start GIVEN DATA

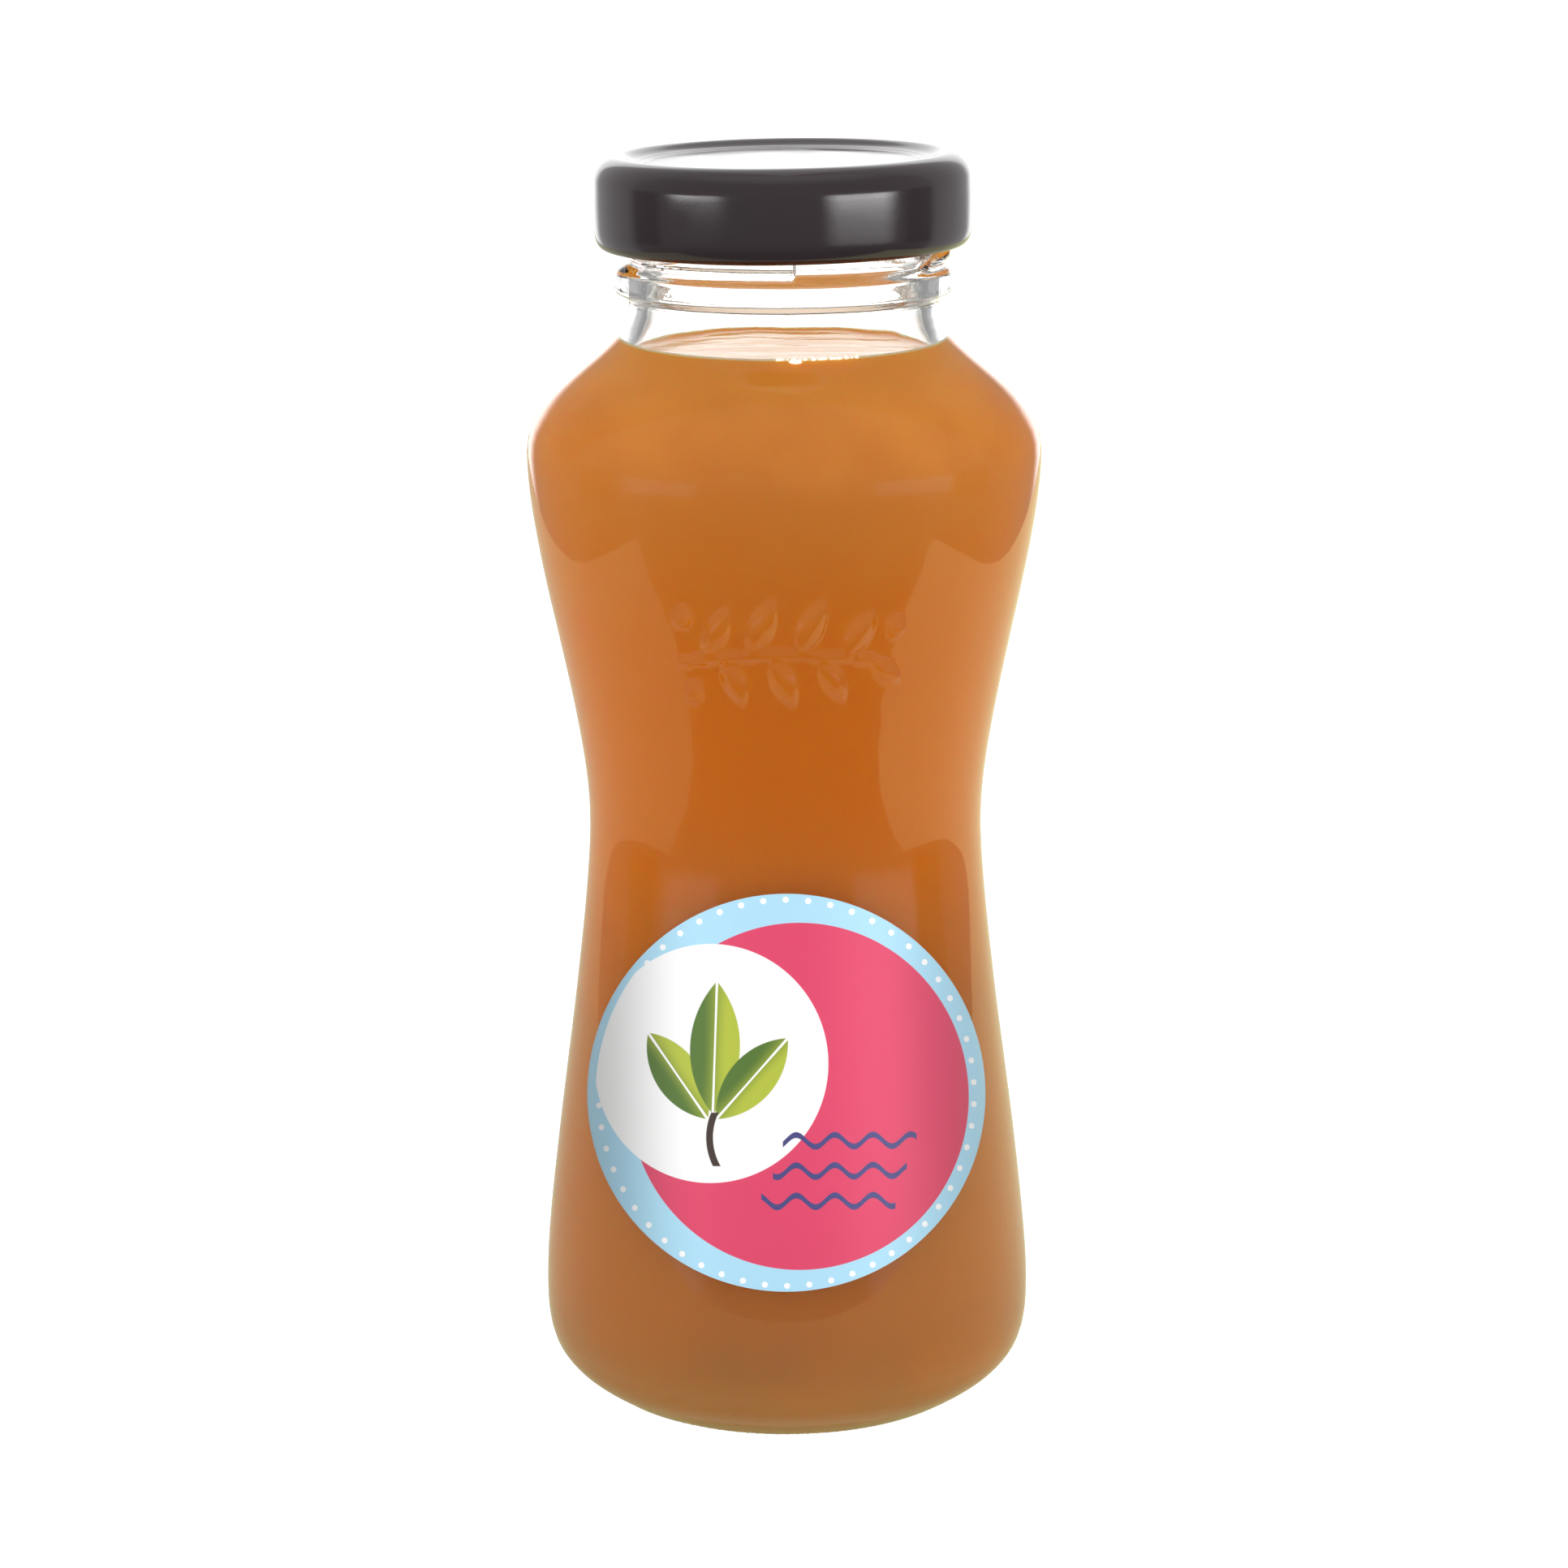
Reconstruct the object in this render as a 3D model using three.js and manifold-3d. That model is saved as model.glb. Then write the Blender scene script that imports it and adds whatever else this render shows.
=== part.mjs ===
// A shut glass bottle of cloudy fruit juice, with a steel twist-off lid and a round label.
// Millimetres, +Z up. The origin is the centre of the ring that the bottle stands on.
// The label faces -Y. All round pieces share the Z axis.

import * as THREE from 'three';
import { mergeVertices } from 'three/addons/utils/BufferGeometryUtils.js';
import Module from 'manifold-3d';

const wasm = await Module();
wasm.setup();

// Driving dimensions

// Flats round every turned piece, and the air left between pieces that touch on the real bottle.
const SIDES = 56;
const GAP = 0.3;

// Where the outer wall stands upright, from the foot ring up to the neck. A reach is how far a bend
// keeps to the upright below or above such a place.
const FOOT = { innerRadius: 21.0, radius: 23.5, pushUp: 2.6 };
const BELLY = { radius: 30.4, z: 12.0, reachBelow: 6.2, reachAbove: 13.6 };
const WAIST = { radius: 24.2, z: 72.4, reachBelow: 13.9, reachAbove: 13.4 };
const SHOULDER = { radius: 31.2, z: 117.9, reachBelow: 12.0, reachAbove: 8.7 };
const NECK = { radius: 18.65, z: 135.7, reachBelow: 6.3 };
const HEEL_SLOPE = { out: 6.0, up: 3.6 };

// The glass wall, its thick floor and the round corner that joins the two inside.
const WALL = 2.4;
const FLOOR = { centreZ: 5.6, edgeZ: 3.4, edgeRadius: 20 };

// The bead under the lid: an upright band with a slope above and below it.
const BEAD = { radius: 20.3, bottomZ: 137.6, topZ: 139.8, rounding: 0.35 };
const BEAD_SLOPES = { lowerZ: 136.4, upperZ: 141.1 };

// The mouth, with the three low lands that the lid screws on to.
const FINISH = { radius: 18.6, topZ: 152.1, lipRounding: 0.9 };
const THREAD = { count: 3, radius: 20.1, footZ: 140.4, sweepDeg: 66, blockHeight: 5.2, leadHeight: 0.6 };
const THREAD_END_DEG = 4.5;

// The level that the juice stands at, well up in the shoulder.
const JUICE_LEVEL = 130.0;

// The lid: a pressed steel cup with a raised ring round its panel and a rolled edge.
const LID = { radius: 22.7, topZ: 154.25, rimZ: 142.8, sheet: 0.5 };
const LID_RING = { innerRadius: 19.2, panelRadius: 17.6, panelDrop: 0.95 };
const LID_SHOULDER = { width: 2.9, height: 3.2 };
const LID_CURL = { width: 2.1, outerWidth: 1.35, outerHeight: 2.4, innerHeight: 0.8 };

// The label: paper whose outline reads as a circle from a little above the front. Its centre height is
// where the middle line of that view meets the waist's radius.
const LABEL = { width: 48.8, height: 47.2, centreZ: 43.9, thickness: 0.3, viewTiltDeg: 17.5 };

// Outlines, as lists of (radius, height) points

const at = (radius, z) => new THREE.Vector2(radius, z);

// A smooth bend from one point to another, given by its two handles. The first point is left out.
function bend(start, startHandle, endHandle, end, steps) {
  return new THREE.CubicBezierCurve(start, startHandle, endHandle, end).getPoints(steps).slice(1);
}

// A bend between two places where the wall stands upright.
function upright(lower, upper, steps) {
  return bend(
    at(lower.radius, lower.z),
    at(lower.radius, lower.z + lower.reachAbove),
    at(upper.radius, upper.z - upper.reachBelow),
    at(upper.radius, upper.z),
    steps,
  );
}

// A quarter round, from a point straight along to the corner's side and on to the other.
function quarter(start, corner, end, steps) {
  const roundness = 0.552;
  return bend(
    start,
    start.clone().lerp(corner, roundness),
    end.clone().lerp(corner, roundness),
    end,
    steps,
  );
}

// The same outline moved away from the axis by a distance, square to itself at each point.
function offset(points, distance) {
  return points.map((point, i) => {
    const before = points[Math.max(i - 1, 0)];
    const after = points[Math.min(i + 1, points.length - 1)];
    const along = after.clone().sub(before).normalize();
    return at(point.x + along.y * distance, point.y - along.x * distance);
  });
}

// The outer wall from the belly to the neck, with a given fineness.
function wallOutline(steps) {
  return [
    at(BELLY.radius, BELLY.z),
    ...upright(BELLY, WAIST, steps),
    ...upright(WAIST, SHOULDER, steps),
    ...upright(SHOULDER, NECK, steps + 1),
  ];
}

// The inside of the glass from the middle of its floor up to the neck, less a clearance.
function innerOutline(clearance) {
  const wall = offset(wallOutline(5), -WALL - clearance);
  const floorEdge = at(FLOOR.edgeRadius, FLOOR.edgeZ + clearance);
  const cornerReach = 5.5;
  return [
    at(0, FLOOR.centreZ + clearance),
    floorEdge,
    ...bend(
      floorEdge,
      at(floorEdge.x + cornerReach, floorEdge.y),
      at(wall[0].x, wall[0].y - cornerReach),
      wall[0],
      4,
    ),
    ...wall.slice(1),
  ];
}

// Solids

// A closed outline turned about the Z axis.
function turned(points) {
  return new THREE.LatheGeometry(points, SIDES).rotateX(Math.PI / 2);
}

function toManifold(geometry) {
  const bare = geometry.clone();
  bare.deleteAttribute('normal');
  bare.deleteAttribute('uv');
  const merged = mergeVertices(bare, 1e-4);
  const corners = Array.from(merged.index.array);
  const kept = [];
  for (let i = 0; i < corners.length; i += 3) {
    const [a, b, c] = corners.slice(i, i + 3);
    if (a !== b && b !== c && c !== a) {
      kept.push(a, b, c);
    }
  }
  return new wasm.Manifold(new wasm.Mesh({
    numProp: 3,
    vertProperties: new Float32Array(merged.attributes.position.array),
    triVerts: new Uint32Array(kept),
  }));
}

function toGeometry(manifold) {
  const mesh = manifold.getMesh();
  const geometry = new THREE.BufferGeometry();
  geometry.setAttribute('position', new THREE.BufferAttribute(mesh.vertProperties, 3));
  geometry.setIndex(new THREE.BufferAttribute(mesh.triVerts, 1));
  geometry.computeVertexNormals();
  return geometry;
}

// The bottle's wall from the middle of its underside, up the outside, over the lip and back inside.
function bottleShell() {
  const foot = at(FOOT.radius, 0);
  const footInner = at(FOOT.innerRadius, 0);
  const underside = bend(
    at(0, FOOT.pushUp),
    at(FOOT.innerRadius * 0.5, FOOT.pushUp),
    at(FOOT.innerRadius * 0.9, FOOT.pushUp * 0.7),
    footInner,
    4,
  );
  const heel = bend(
    foot,
    at(FOOT.radius + HEEL_SLOPE.out, HEEL_SLOPE.up),
    at(BELLY.radius, BELLY.z - BELLY.reachBelow),
    at(BELLY.radius, BELLY.z),
    6,
  );
  const bead = [
    at(NECK.radius + 0.1, BEAD_SLOPES.lowerZ),
    at(BEAD.radius - BEAD.rounding, BEAD.bottomZ - BEAD.rounding),
    at(BEAD.radius, BEAD.bottomZ),
    at(BEAD.radius, BEAD.topZ),
    at(BEAD.radius - BEAD.rounding, BEAD.topZ + BEAD.rounding),
    at(FINISH.radius, BEAD_SLOPES.upperZ),
  ];
  const inside = innerOutline(0).reverse();
  const lipOuter = at(FINISH.radius, FINISH.topZ - FINISH.lipRounding);
  const lipTop = at(FINISH.radius - FINISH.lipRounding, FINISH.topZ);
  const bore = inside[0].x;
  const lip = [
    lipOuter,
    ...quarter(lipOuter, at(FINISH.radius, FINISH.topZ), lipTop, 3),
    at(bore + FINISH.lipRounding / 2, FINISH.topZ),
    at(bore, FINISH.topZ - FINISH.lipRounding / 2),
  ];
  return turned([
    at(0, FOOT.pushUp),
    ...underside,
    foot,
    ...heel,
    ...wallOutline(7).slice(1),
    ...bead,
    ...lip,
    ...inside,
  ]);
}

// One land of the thread: level below, climbing to the right above, with a blunt right end.
function threadLand(endAngle) {
  const steps = 10;
  const sink = 0.8;
  const sweep = THREE.MathUtils.degToRad(THREAD.sweepDeg);
  const box = new THREE.BoxGeometry(1, 1, 1, steps, 1, 1).translate(-0.5, 0.5, 0.5);
  const place = box.attributes.position;
  for (let i = 0; i < place.count; i += 1) {
    const angle = endAngle + place.getX(i) * sweep;
    const climb = THREE.MathUtils.lerp(THREAD.blockHeight, THREAD.leadHeight, -place.getX(i));
    const radius = THREE.MathUtils.lerp(FINISH.radius - sink, THREAD.radius, place.getZ(i));
    const z = THREAD.footZ + place.getY(i) * climb;
    place.setXYZ(i, radius * Math.cos(angle), radius * Math.sin(angle), z);
  }
  return box;
}

function glassBottle() {
  let bottle = toManifold(bottleShell());
  for (let i = 0; i < THREAD.count; i += 1) {
    const endAngle = THREE.MathUtils.degToRad(THREAD_END_DEG - 90 + (i * 360) / THREAD.count);
    bottle = bottle.add(toManifold(threadLand(endAngle)));
  }
  return toGeometry(bottle);
}

// The juice fills the glass up to its level.
function juice() {
  const wall = innerOutline(GAP);
  const above = wall.findIndex((point) => point.y > JUICE_LEVEL);
  const share = (JUICE_LEVEL - wall[above - 1].y) / (wall[above].y - wall[above - 1].y);
  const edge = wall[above - 1].clone().lerp(wall[above], share);
  return turned([...wall.slice(0, above), edge, at(0, JUICE_LEVEL)]);
}

// The lid from the middle of its underside, round the curled rim and back over its top.
function lid() {
  const panelZ = LID.topZ - LID_RING.panelDrop;
  const shoulderRadius = LID.radius - LID_SHOULDER.width;
  const shoulderZ = LID.topZ - LID_SHOULDER.height;
  const curlOuter = at(LID.radius, LID.rimZ + LID_CURL.outerHeight);
  const curlFoot = at(LID.radius - LID_CURL.outerWidth, LID.rimZ);
  const curlInner = at(LID.radius - LID_CURL.width, LID.rimZ + LID_CURL.innerHeight);
  const inner = LID.radius - LID.sheet;
  const underZ = LID.topZ - LID.sheet;
  const underShift = LID.sheet / 2;
  return turned([
    at(0, panelZ - LID.sheet),
    at(LID_RING.panelRadius + underShift, panelZ - LID.sheet),
    at(LID_RING.innerRadius + underShift, underZ),
    at(shoulderRadius, underZ),
    ...quarter(at(shoulderRadius, underZ), at(inner, underZ), at(inner, shoulderZ), 4),
    at(inner, curlOuter.y + LID.sheet),
    curlInner,
    ...quarter(curlInner, at(curlInner.x, curlFoot.y), curlFoot, 3),
    ...quarter(curlFoot, at(curlOuter.x, curlFoot.y), curlOuter, 5),
    ...quarter(at(LID.radius, shoulderZ), at(LID.radius, LID.topZ), at(shoulderRadius, LID.topZ), 5),
    at(LID_RING.innerRadius, LID.topZ),
    at(LID_RING.panelRadius, panelZ),
    at(0, panelZ),
  ]);
}

// The label is a thin skin round the wall, cut out by a cylinder that points at the viewer.
function label() {
  const wall = wallOutline(7).filter((point) => point.y < SHOULDER.z);
  const face = offset(wall, GAP + LABEL.thickness);
  const back = offset(wall, GAP).reverse();
  const skin = toManifold(turned([...face, ...back, face[0]]));
  const tilt = THREE.MathUtils.degToRad(LABEL.viewTiltDeg);
  const reach = 44;
  const cutter = new THREE.CylinderGeometry(0.5, 0.5, reach, 40);
  cutter.scale(LABEL.width, 1, LABEL.height).rotateX(-tilt).translate(0, -WAIST.radius, LABEL.centreZ);
  return toGeometry(skin.intersect(toManifold(cutter)));
}

// Materials

const glass = new THREE.MeshStandardMaterial({
  color: 0xe6ebe6,
  roughness: 0.05,
  metalness: 0,
  transparent: true,
  opacity: 0.35,
});
const cloudyJuice = new THREE.MeshStandardMaterial({ color: 0xc8782d, roughness: 0.3, metalness: 0 });
const blackEnamel = new THREE.MeshStandardMaterial({ color: 0x2b2328, roughness: 0.25, metalness: 0 });
const labelPaper = new THREE.MeshStandardMaterial({ color: 0xe83e69, roughness: 0.5, metalness: 0 });

// The bottle

function part(name, geometry, material) {
  const mesh = new THREE.Mesh(geometry, material);
  mesh.name = name;
  return mesh;
}

const bottle = new THREE.Group();
bottle.add(part('glass_bottle', glassBottle(), glass));
bottle.add(part('juice', juice(), cloudyJuice));
bottle.add(part('lid', lid(), blackEnamel));
bottle.add(part('label', label(), labelPaper));

export default bottle;
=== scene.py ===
# %% [markdown]
# A shut bottle of cloudy juice.
# The lesson dresses a finished CAD model: a clear glass bottle, the juice inside it, a black steel lid
# and a round paper label. The CAD model stays as it is and gives every size. Each of its four solids is
# replaced by a finer mesh in the same place, with a material of its own.

# %% Load the CAD model
import math

import bpy
import numpy as np
from mathutils import Matrix, Vector, noise


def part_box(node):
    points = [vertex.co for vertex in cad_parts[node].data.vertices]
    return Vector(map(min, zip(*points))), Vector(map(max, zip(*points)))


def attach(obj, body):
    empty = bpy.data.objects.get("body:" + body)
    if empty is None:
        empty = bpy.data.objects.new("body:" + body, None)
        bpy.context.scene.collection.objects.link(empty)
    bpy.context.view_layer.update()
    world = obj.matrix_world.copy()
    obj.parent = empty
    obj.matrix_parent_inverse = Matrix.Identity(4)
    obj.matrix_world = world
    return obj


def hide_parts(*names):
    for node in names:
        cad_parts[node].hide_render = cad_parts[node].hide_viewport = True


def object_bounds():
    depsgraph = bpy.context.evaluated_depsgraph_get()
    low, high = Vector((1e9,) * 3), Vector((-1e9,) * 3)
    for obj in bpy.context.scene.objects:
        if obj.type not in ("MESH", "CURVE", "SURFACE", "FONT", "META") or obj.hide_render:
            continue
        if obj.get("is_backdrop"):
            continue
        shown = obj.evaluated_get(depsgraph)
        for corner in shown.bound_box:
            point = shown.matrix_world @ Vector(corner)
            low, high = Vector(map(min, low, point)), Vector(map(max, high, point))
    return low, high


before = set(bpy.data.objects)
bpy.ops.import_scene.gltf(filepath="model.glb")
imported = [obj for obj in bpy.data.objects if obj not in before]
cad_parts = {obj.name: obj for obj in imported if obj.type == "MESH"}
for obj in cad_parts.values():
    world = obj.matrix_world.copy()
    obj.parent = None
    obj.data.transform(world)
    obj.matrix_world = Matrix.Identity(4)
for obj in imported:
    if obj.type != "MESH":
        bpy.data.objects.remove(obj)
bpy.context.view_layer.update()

# %% [markdown]
# The camera.
# A product photograph is taken from far away with a long lens, so that upright lines stay upright. The
# distance, the height and the small tilt below make the bottle's outline, its lid and its label fall
# where they do in the picture. The lens is given for a sensor 36 mm wide and a square image.

# %% Camera
CAMERA_PLACE = Vector((-0.00015, -0.4935, 0.19207))
LOOK_DOWN = math.radians(13.2)
CAMERA_ROLL = math.radians(-0.21)
LENS_MM = 94.12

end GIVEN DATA

- [STATED GOAL] Using the data above, repeat exactly the lines that begin at the line with "const glass = new" and end at the line with "bpy.context.scene.collection.objects.link(empty)", both ends included.

- [WRITTEN ANSWER]
const glass = new THREE.MeshStandardMaterial({
  color: 0xe6ebe6,
  roughness: 0.05,
  metalness: 0,
  transparent: true,
  opacity: 0.35,
});
const cloudyJuice = new THREE.MeshStandardMaterial({ color: 0xc8782d, roughness: 0.3, metalness: 0 });
const blackEnamel = new THREE.MeshStandardMaterial({ color: 0x2b2328, roughness: 0.25, metalness: 0 });
const labelPaper = new THREE.MeshStandardMaterial({ color: 0xe83e69, roughness: 0.5, metalness: 0 });

// The bottle

function part(name, geometry, material) {
  const mesh = new THREE.Mesh(geometry, material);
  mesh.name = name;
  return mesh;
}

const bottle = new THREE.Group();
bottle.add(part('glass_bottle', glassBottle(), glass));
bottle.add(part('juice', juice(), cloudyJuice));
bottle.add(part('lid', lid(), blackEnamel));
bottle.add(part('label', label(), labelPaper));

export default bottle;
=== scene.py ===
# %% [markdown]
# A shut bottle of cloudy juice.
# The lesson dresses a finished CAD model: a clear glass bottle, the juice inside it, a black steel lid
# and a round paper label. The CAD model stays as it is and gives every size. Each of its four solids is
# replaced by a finer mesh in the same place, with a material of its own.

# %% Load the CAD model
import math

import bpy
import numpy as np
from mathutils import Matrix, Vector, noise


def part_box(node):
    points = [vertex.co for vertex in cad_parts[node].data.vertices]
    return Vector(map(min, zip(*points))), Vector(map(max, zip(*points)))


def attach(obj, body):
    empty = bpy.data.objects.get("body:" + body)
    if empty is None:
        empty = bpy.data.objects.new("body:" + body, None)
        bpy.context.scene.collection.objects.link(empty)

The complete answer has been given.